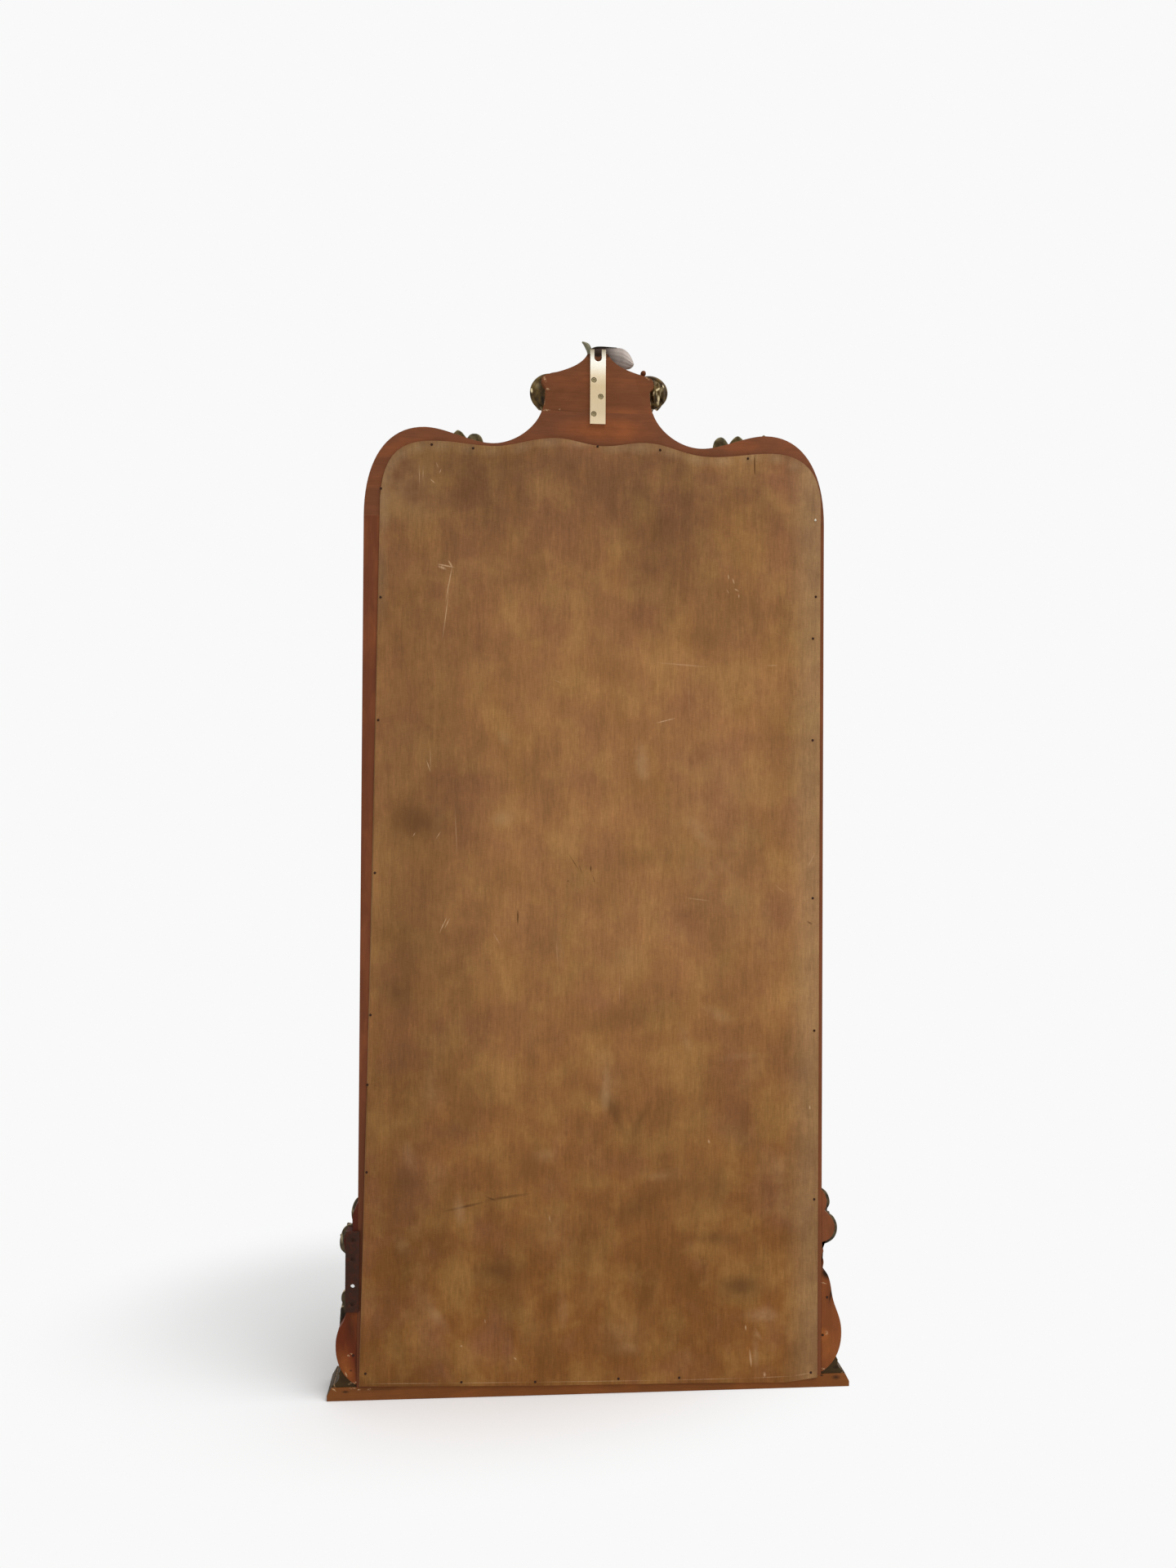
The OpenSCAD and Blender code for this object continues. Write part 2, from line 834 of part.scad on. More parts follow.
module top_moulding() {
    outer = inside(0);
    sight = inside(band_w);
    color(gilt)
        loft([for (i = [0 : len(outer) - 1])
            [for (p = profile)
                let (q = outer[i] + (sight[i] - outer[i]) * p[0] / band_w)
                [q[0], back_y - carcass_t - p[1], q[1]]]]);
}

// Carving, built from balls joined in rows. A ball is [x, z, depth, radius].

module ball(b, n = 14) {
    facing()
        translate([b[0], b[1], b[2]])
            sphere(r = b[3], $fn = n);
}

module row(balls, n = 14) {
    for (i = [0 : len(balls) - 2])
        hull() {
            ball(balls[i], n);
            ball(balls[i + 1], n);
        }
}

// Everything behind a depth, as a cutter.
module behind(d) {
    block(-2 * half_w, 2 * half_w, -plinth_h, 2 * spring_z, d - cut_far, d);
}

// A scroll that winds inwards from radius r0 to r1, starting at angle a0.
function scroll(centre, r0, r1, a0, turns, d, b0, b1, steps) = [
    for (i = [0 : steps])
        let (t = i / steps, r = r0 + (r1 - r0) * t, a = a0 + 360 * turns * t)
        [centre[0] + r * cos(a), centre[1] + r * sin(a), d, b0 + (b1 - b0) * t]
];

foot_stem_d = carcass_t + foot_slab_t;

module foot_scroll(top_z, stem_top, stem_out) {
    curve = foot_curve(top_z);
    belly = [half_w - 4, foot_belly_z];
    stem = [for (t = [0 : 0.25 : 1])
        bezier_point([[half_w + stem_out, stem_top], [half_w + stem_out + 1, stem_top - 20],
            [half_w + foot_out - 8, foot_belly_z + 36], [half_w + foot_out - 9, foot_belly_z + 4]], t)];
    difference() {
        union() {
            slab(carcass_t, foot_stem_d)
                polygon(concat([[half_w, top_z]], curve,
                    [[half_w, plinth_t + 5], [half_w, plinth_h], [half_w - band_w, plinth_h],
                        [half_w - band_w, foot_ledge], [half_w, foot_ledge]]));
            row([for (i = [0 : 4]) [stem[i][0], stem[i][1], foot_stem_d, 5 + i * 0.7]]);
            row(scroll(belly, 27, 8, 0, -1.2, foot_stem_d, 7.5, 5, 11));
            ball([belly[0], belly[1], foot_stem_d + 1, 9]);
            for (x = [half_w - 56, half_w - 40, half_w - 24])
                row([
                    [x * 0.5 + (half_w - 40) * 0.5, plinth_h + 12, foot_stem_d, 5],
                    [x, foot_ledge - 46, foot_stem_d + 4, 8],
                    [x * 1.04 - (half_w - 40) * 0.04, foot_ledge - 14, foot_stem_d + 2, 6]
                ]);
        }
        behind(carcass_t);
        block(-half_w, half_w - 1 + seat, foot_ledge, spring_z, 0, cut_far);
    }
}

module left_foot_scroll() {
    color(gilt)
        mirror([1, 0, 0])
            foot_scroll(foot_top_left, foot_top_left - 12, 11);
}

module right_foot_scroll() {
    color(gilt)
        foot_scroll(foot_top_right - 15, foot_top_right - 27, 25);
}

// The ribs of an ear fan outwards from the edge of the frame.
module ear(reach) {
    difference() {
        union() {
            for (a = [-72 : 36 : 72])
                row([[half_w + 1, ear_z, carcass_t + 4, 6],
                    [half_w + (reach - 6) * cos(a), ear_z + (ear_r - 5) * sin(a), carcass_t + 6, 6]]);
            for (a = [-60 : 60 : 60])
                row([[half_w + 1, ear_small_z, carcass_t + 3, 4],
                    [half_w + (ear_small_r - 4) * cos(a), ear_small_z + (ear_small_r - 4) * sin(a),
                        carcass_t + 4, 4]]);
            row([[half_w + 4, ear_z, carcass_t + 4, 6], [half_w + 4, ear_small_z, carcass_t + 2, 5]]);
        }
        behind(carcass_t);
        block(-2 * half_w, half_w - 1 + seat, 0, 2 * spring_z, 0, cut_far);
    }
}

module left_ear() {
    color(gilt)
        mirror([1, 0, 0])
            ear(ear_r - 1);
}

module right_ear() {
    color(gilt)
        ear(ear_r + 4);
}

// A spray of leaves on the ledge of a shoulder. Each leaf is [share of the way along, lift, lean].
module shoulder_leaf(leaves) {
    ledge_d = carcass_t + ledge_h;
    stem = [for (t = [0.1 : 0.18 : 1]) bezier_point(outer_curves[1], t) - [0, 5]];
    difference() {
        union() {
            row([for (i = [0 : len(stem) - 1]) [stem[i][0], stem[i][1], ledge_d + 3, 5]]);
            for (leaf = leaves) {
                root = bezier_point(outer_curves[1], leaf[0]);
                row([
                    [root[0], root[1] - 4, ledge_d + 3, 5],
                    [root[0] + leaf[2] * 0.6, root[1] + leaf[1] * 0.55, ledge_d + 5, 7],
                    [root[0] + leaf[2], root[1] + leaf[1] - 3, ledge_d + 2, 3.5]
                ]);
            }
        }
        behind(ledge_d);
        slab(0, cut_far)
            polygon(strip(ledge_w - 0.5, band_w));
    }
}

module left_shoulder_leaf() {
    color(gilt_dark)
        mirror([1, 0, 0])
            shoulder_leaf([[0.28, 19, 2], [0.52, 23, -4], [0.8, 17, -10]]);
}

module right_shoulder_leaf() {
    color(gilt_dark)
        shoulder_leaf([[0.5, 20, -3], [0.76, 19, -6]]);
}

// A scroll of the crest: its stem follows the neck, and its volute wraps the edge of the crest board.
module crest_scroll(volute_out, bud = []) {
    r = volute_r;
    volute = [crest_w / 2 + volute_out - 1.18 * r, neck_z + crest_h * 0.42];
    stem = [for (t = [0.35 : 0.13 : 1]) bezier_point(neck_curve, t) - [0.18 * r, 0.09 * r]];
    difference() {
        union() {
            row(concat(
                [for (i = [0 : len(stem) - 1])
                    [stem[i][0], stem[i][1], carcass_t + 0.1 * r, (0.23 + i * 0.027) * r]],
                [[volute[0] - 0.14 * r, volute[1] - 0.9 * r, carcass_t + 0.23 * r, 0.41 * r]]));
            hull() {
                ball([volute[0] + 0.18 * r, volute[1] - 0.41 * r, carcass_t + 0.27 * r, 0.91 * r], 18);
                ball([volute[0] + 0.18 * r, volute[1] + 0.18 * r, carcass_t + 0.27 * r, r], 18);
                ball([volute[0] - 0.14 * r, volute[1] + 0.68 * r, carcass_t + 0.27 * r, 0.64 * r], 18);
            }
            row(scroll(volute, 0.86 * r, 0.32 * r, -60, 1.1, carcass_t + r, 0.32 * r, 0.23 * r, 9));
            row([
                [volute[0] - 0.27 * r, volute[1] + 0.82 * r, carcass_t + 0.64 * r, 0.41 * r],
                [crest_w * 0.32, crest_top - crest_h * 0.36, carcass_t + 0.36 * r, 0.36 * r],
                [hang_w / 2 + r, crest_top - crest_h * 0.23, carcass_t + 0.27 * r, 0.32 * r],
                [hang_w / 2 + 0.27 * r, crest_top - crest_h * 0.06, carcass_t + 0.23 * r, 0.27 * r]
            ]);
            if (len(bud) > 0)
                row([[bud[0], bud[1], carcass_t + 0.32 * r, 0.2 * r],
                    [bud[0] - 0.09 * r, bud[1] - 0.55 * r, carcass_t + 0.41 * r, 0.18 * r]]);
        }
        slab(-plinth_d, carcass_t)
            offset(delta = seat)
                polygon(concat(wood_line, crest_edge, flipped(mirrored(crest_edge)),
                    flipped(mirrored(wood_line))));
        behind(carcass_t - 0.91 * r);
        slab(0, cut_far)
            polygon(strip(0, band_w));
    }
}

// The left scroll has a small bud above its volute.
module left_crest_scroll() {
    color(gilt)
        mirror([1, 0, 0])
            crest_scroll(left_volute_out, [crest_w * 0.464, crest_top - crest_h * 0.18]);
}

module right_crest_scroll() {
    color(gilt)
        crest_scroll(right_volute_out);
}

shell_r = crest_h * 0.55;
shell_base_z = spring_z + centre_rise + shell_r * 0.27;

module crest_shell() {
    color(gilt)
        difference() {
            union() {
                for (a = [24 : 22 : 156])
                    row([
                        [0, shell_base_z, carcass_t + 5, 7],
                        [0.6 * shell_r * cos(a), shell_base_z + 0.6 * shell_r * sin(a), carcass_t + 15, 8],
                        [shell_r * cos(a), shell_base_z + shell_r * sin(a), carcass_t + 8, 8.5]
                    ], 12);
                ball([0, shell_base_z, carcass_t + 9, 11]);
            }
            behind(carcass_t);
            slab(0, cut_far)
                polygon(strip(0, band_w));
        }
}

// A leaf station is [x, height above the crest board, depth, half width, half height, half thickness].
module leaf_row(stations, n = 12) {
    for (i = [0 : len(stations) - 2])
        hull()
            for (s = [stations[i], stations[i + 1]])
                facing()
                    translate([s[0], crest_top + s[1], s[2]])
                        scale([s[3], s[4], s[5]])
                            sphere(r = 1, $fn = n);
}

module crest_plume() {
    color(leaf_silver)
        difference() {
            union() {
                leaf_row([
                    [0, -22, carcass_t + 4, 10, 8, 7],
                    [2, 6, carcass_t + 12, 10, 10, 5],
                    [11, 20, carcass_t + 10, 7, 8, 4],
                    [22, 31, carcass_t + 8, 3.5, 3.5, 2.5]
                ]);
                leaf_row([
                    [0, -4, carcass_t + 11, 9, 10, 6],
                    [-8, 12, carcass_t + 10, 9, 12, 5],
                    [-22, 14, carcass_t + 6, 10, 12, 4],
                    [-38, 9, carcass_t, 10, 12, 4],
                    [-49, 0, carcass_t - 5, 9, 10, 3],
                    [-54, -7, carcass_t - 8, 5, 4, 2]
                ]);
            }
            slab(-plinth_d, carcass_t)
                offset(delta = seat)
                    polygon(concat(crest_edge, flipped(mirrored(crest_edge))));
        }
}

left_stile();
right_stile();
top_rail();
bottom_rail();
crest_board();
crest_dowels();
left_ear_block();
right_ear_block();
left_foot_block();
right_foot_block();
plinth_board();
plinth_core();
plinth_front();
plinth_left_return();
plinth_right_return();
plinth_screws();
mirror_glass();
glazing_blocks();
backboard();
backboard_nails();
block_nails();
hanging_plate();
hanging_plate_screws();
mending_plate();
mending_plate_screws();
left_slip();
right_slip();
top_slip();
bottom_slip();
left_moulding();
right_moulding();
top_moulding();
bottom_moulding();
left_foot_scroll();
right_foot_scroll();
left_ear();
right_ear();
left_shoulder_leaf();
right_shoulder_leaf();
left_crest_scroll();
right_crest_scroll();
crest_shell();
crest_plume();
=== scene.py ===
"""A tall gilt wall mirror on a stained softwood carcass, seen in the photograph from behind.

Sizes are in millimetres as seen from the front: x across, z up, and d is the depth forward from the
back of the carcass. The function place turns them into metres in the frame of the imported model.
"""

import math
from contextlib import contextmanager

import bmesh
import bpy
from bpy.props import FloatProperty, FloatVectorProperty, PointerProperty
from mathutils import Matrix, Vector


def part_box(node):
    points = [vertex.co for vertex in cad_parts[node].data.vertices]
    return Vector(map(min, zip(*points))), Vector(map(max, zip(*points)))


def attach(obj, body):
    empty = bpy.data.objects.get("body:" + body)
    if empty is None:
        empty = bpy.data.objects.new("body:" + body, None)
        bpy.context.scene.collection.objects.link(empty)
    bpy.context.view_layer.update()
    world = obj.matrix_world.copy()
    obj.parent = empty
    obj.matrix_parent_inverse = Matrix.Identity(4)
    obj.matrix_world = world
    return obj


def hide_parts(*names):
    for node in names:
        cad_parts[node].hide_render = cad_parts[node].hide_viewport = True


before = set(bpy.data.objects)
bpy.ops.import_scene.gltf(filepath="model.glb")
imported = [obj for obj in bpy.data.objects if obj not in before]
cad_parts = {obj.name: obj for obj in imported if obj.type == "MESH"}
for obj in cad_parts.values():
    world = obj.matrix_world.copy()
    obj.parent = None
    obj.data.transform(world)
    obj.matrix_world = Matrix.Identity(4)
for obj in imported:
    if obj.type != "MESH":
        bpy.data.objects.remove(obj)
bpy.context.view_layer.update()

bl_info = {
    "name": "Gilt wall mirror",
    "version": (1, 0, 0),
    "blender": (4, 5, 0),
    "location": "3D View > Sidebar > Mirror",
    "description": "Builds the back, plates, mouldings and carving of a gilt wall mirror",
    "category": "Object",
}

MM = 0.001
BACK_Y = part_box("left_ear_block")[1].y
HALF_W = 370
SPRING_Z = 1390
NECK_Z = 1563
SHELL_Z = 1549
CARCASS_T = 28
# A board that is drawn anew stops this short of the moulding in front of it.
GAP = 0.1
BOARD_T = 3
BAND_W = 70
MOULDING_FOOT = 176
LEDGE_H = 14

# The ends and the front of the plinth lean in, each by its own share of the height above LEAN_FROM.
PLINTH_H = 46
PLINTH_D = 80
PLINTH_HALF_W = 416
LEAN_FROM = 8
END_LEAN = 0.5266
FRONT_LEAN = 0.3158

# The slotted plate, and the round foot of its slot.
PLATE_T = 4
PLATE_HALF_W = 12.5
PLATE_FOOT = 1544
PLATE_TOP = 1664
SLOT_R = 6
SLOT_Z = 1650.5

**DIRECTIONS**
Starting at the first line of the material above, reproduce each line exactly up to and including the line with "z, depth, radius].".

**CORRECT RESPONSE**
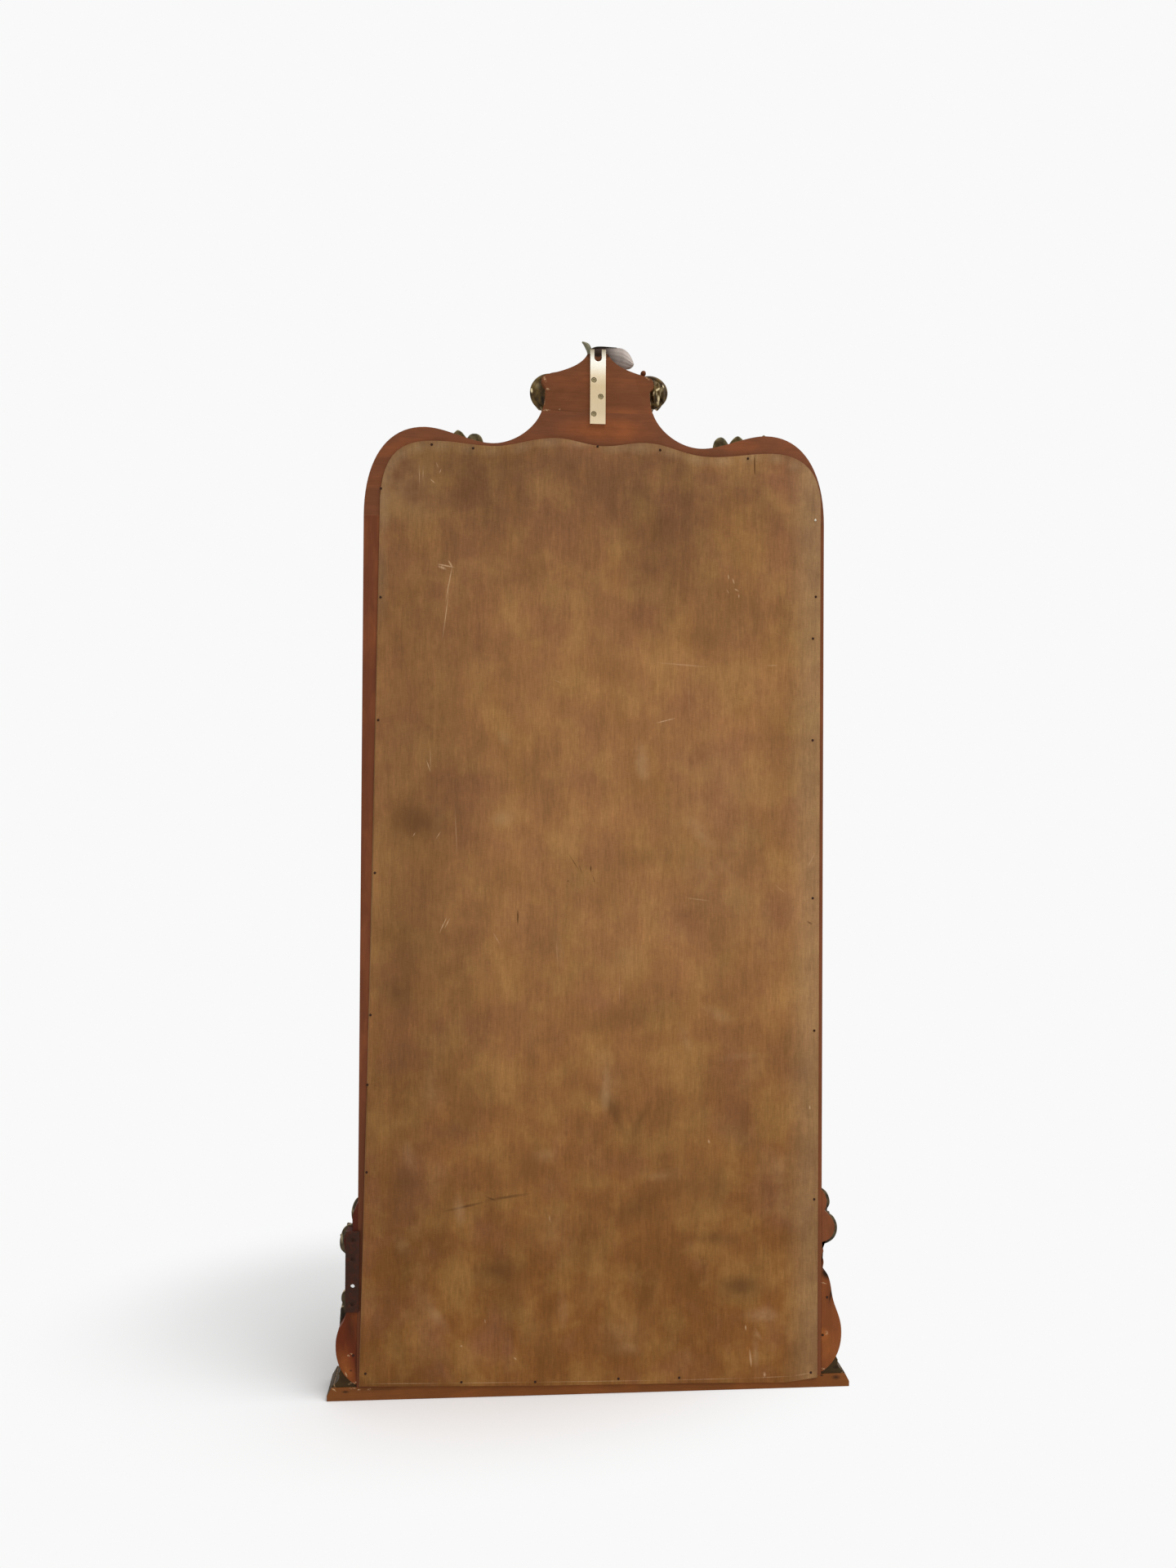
The OpenSCAD and Blender code for this object continues. Write part 2, from line 834 of part.scad on. More parts follow.
module top_moulding() {
    outer = inside(0);
    sight = inside(band_w);
    color(gilt)
        loft([for (i = [0 : len(outer) - 1])
            [for (p = profile)
                let (q = outer[i] + (sight[i] - outer[i]) * p[0] / band_w)
                [q[0], back_y - carcass_t - p[1], q[1]]]]);
}

// Carving, built from balls joined in rows. A ball is [x, z, depth, radius].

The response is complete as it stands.